Aaron Trinder is a director looking to reverse this with Free Party: A Folk History, a documentary focusing on the key players in the free party scene. In this edition of Bassbin Book Club, Rob Smith chats to Aaron about his upcoming doc and the books and flicks that inspired him to make it. Find tour dates for screenings of the film in UK cinemas in late October / early November here.

When/how did you first come into contact with free party culture? What was your first free party experience?
It depends on what you mean by ‘free party culture’! As a kid there were lots of free festivals such as the Rock Against Racism concerts that I went to – but in 1988 I was camping with a mate in the Glastonbury area and heard on the radio that thousands of hippies were gathering around the Tor. It was a free festival and it became my first ‘psychedelic experience’ too – stumbling through the fields. I suppose my first ‘free party’ was the Roundhouse, Camden in 1991 – which plays a pivotal role in the film I’ve made.

What makes free party history ‘folk’ history?
I was keen for this film to be focused on the people that lived it and their perspectives on these amazing events, rather than a top down ‘voice of authority’ which other films claim to have. It fitted the story, the tales around the campfire, with occasional embellishments acceptable in the name of a good story. Having said that, and despite the lack of documentation I was amazed at how consistent people’s stories were – most of the time!

How could free party heads ever be labelled ‘folk devils’?
The media always needs a folk devil to galvanise middle England behind the government’s agenda: Young people/youth cultures have always been an easy target. Mods and rockers, hippies, punks, ravers, ethnic minorities, asylum seekers, single mums, gender diverse people, they’ve all been branded folk devils over the years…

Do you think there’s anything rave docs often get wrong, anything you wanted your film to do differently?
I wanted to avoid the usual story of Ibiza, Pete Tong, Shoom etc.. It’s very briefly referenced but this story is less a rave story and more of a cultural history which had music as its driving force. Amazing music.

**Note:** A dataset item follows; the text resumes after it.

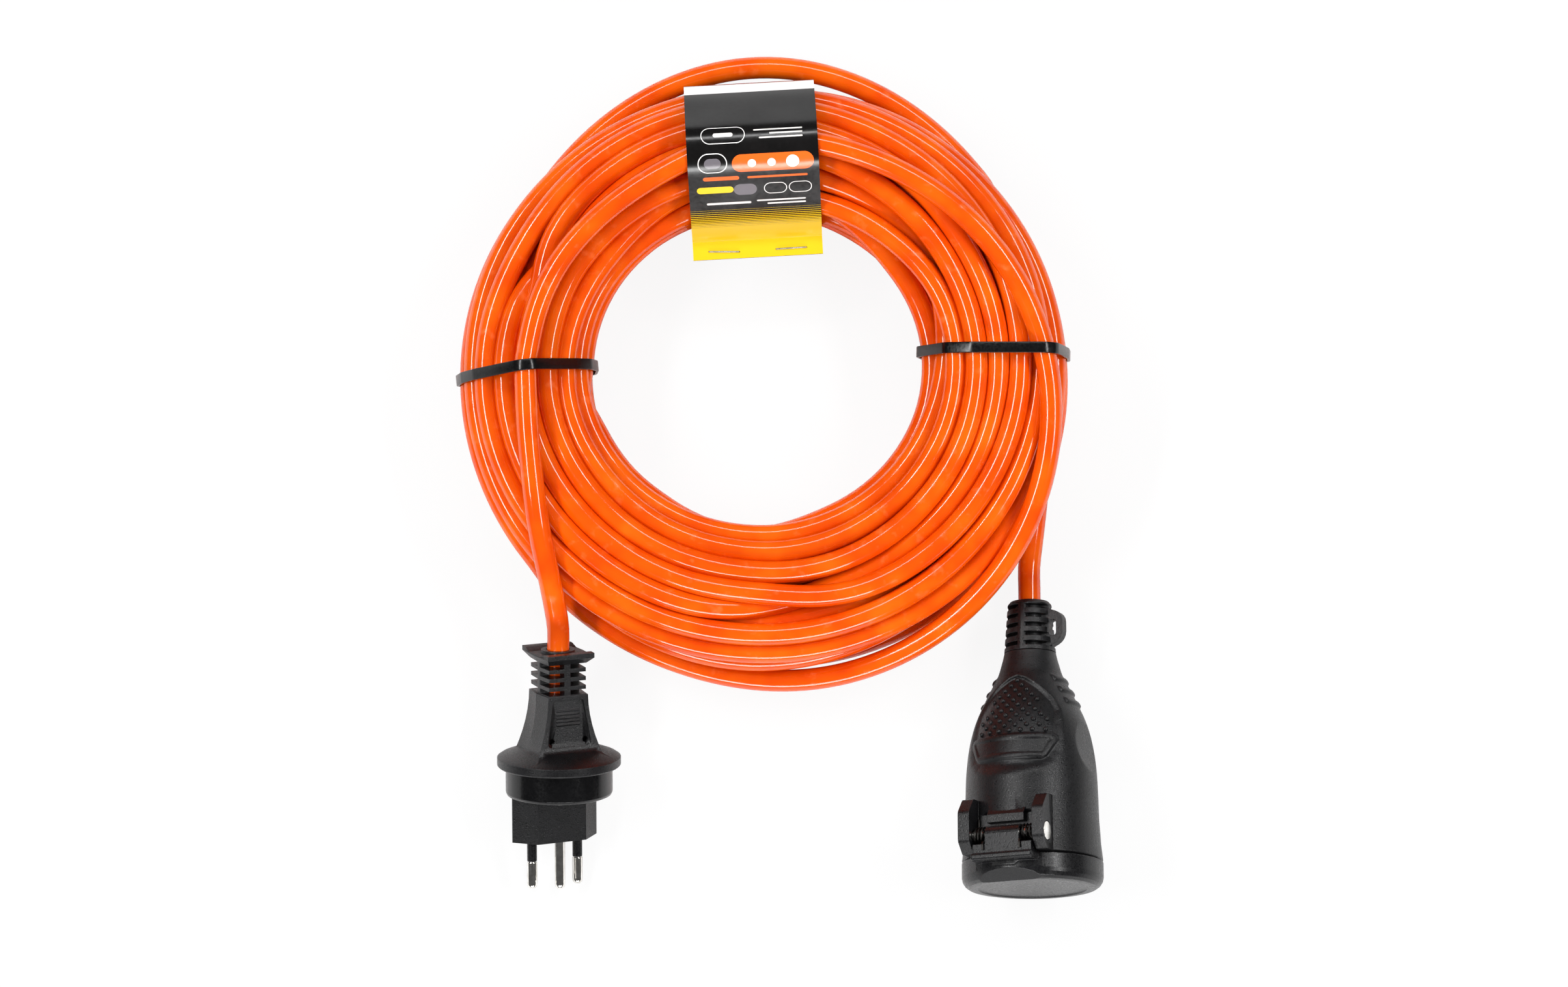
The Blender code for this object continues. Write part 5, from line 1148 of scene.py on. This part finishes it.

What value do you see in recording the history of free parties?
It’s very much an untold story, or, if told it’s very misrepresented. New Age travellers particularly have got a terrible rep in previous stories – despite the fascinating cultural idea their lifestyle contains and their heritage to our modern day festival culture.

How did you collect footage to use in the film? Have you always been filming footage at free parties?
Having a camera at free parties was not the done thing, so it was extremely tricky to find people who did have it and then convince them I intended to use it well. We spent a long time building these relationships and bringing people who filmed and took stills into the process of the filmmaking. I think it was very collaborative and inclusive as we did a number of work-in-progress screenings for everyone involved.

Has delving into the history of the scene changed your opinion about any aspects of it, or any issues surrounding it?
It was a very complex cultural mix of urban ravers, countryside ravers and travellers – but each of these broad definitions has a number of sub-divisions and sub-sub cultures which means branding people as a ‘traveller’ can mean many things. People are very individual and all sorts of nuance is required.

Any documentary recommendations, music-related or otherwise?
I’ve watched a documentary almost every night for the past four years. Probably my fave has been Brett Morgan’s Moonage Daydream… just sublime.

Any favourite electronic music or club culture-related books?
John Higgs’ book on the KLF was a big inspiration to me…: someone else got to make the film about that one ahead of me sadly (but did a great job). But of course, Harry’s book ‘Dreaming in Yellow‘ and Mark’s book ‘A Darker Electricity’ have to be in there too.

Post-internet and post-commercialisation of dance music, how can the anarchic element of free parties live on? Where do you think free party culture is headed next?
Good question. And one which should be aimed at the youth. Not an old guy like me. I hope the youth surprise us with something mind-blowing – which will be the next folk devil no doubt. It’s become so expensive to go clubbing and go to festivals that I actually think free festivals and free parties have a big future. As Ixy says in my film ‘The right to party, it’s a basic human right’. If you can’t afford to party within the mainstream, what are you going to do? Throw a free party.

What was the last free party you went to?
I’m lucky if I get away from my edit suite these days. But we did some free events off the back of a work-in-progress screening in Stroud this year with Grace Sands from DiY on the decks and the original DiY Back Box sound system – it was so much fun.